EU asylum law determines that people who flee from persecution in their home country should be granted refugee status or subsidiary protection. If a person’s case does not meet all criteria for this type of protection, Member States can step in and offer national protection.
The new European Migration Network (EMN) study provides an overview of national protection statuses since 2010 in the EU Member States and Norway, examining the protection grounds, procedures, key rights and content of protection of each type of status.
In addition to the two protection statuses harmonised at European level (refugee status and subsidiary protection), the new EMN study identified a total of 60 national protection statuses. Of the 25 States participating in this study, 22 have at least one national protection status. Since the publication of the first EMN study on non-harmonised protection statuses in 2010, the number of Member States granting national protection statuses has not changed. However, several amendments to these statuses were adopted in 2014-2018, , years when most Member States registered very high numbers of asylum applications during the migration crisis, most often introducing more restrictive eligibility criteria or otherwise making it less easy to be granted a national status.
National protection statuses cater for a wide variety of protection needs and situations, thereby exceeding the grounds for international protection under EU asylum law. The study found that the majority of national protection statuses were based on general humanitarian reasons. This type of status was available in 15 Member States and Norway. Eurostat figures on authorisations to stay for humanitarian reasons suggest a five-fold increase in the number of national protection statuses granted between 2010 and 2018, following a similar trend to positive decisions on refugee and subsidiary protection statuses.
Other commonly found national protection statuses are used to cover “exceptional circumstances”, medical reasons as well as the principle of non-refoulement that prohibits states from returning individuals to a country where there is a real risk they will be in danger or persecution. Italy and Sweden also have in place a specific protection status for reasons of calamity or natural disaster. In general terms, with the exception of protection statuses for children, it is rare that national protection statuses offer more favourable standards than EU law.

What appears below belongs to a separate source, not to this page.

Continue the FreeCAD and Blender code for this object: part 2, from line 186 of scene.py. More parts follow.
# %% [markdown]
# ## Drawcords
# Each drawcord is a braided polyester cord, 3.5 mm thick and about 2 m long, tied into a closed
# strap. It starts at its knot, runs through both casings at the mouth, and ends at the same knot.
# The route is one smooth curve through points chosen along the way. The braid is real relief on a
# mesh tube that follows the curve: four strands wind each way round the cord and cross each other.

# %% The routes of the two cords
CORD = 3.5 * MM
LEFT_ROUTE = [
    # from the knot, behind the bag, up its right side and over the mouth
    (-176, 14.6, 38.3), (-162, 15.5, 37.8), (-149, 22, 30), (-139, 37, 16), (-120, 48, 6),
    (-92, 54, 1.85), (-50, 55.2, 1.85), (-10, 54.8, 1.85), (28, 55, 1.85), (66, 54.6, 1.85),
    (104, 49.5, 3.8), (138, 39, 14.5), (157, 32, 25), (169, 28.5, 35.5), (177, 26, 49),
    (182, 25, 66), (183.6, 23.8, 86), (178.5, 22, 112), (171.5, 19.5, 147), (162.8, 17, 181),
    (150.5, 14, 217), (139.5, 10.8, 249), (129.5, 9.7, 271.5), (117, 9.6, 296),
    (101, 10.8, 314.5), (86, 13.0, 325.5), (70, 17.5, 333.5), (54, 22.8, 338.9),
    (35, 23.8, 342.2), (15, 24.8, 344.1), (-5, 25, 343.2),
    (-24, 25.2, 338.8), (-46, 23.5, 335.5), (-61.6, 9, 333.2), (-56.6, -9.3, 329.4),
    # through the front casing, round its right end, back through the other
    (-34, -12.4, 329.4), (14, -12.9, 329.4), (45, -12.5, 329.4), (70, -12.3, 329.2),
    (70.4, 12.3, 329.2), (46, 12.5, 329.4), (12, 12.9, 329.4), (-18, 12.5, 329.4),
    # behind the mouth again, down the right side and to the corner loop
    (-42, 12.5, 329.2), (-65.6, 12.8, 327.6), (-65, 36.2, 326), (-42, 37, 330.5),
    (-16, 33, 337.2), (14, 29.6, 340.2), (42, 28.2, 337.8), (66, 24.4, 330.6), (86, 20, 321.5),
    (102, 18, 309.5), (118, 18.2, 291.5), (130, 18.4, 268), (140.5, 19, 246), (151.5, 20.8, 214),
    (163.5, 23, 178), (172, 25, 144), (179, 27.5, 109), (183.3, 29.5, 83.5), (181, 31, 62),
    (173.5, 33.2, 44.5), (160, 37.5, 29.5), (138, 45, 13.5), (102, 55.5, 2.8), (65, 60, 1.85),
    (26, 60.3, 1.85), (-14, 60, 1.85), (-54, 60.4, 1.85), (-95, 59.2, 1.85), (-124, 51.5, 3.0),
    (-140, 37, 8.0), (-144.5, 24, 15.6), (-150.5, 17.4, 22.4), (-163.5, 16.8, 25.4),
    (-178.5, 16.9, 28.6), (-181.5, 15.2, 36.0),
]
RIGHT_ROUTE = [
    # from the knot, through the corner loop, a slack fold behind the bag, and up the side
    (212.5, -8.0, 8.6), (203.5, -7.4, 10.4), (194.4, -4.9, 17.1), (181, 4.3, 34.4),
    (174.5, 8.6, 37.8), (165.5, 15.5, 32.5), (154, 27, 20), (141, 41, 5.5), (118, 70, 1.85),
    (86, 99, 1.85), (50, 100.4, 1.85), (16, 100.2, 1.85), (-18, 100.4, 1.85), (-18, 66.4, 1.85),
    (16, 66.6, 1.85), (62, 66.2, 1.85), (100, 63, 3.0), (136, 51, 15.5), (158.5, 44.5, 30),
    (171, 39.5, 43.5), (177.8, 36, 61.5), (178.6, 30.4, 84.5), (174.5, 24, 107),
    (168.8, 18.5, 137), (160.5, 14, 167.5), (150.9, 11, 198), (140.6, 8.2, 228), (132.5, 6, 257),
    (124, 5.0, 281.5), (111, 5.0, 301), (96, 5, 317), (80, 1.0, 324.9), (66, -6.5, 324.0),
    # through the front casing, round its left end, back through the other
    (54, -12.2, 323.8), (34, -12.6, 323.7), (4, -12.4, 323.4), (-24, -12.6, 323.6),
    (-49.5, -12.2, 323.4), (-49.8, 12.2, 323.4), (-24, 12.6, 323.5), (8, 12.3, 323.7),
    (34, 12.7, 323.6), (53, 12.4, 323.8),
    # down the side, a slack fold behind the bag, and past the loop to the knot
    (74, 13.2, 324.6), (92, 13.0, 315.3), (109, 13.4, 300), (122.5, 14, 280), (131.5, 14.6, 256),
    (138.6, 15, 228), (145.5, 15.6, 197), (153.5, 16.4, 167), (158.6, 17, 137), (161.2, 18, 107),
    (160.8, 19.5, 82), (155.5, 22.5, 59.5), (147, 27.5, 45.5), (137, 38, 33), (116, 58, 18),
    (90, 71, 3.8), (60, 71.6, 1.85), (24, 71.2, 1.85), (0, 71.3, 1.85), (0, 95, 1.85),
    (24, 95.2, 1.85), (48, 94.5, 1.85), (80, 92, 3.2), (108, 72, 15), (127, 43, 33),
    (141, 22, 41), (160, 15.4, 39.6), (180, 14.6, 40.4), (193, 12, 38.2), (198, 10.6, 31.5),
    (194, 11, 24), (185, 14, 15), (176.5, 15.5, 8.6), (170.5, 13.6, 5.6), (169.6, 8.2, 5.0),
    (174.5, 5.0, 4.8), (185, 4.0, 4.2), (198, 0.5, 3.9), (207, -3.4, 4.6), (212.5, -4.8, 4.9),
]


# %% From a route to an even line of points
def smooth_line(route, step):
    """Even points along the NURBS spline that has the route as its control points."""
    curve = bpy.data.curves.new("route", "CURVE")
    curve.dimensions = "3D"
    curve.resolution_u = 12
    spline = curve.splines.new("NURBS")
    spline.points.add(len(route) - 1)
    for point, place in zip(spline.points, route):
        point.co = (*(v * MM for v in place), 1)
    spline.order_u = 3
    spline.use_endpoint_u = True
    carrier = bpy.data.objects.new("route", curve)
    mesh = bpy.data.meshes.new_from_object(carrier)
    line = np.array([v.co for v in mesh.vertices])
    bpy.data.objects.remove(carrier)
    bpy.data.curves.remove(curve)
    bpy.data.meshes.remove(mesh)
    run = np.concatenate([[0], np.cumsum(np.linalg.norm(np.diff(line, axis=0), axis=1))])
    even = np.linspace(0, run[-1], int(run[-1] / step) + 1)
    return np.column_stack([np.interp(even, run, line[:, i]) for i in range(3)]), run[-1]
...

A common challenge reported was the interpretation of the eligibility criteria due to the wide definition of the protection grounds and, accordingly, the discretion left to authorities. For instance, in half of the national statuses examined, asylum authorities were not involved, with other migration authorities or political bodies deciding who might access these statuses. The study also found that, on the one hand, while policy makers in some Member States argued for the abolition of all national protection statuses, claiming that international protection under EU law covered all relevant protection grounds, civil society organisations on the other hand stressed the need to expand the scope of the protection grounds of national statuses.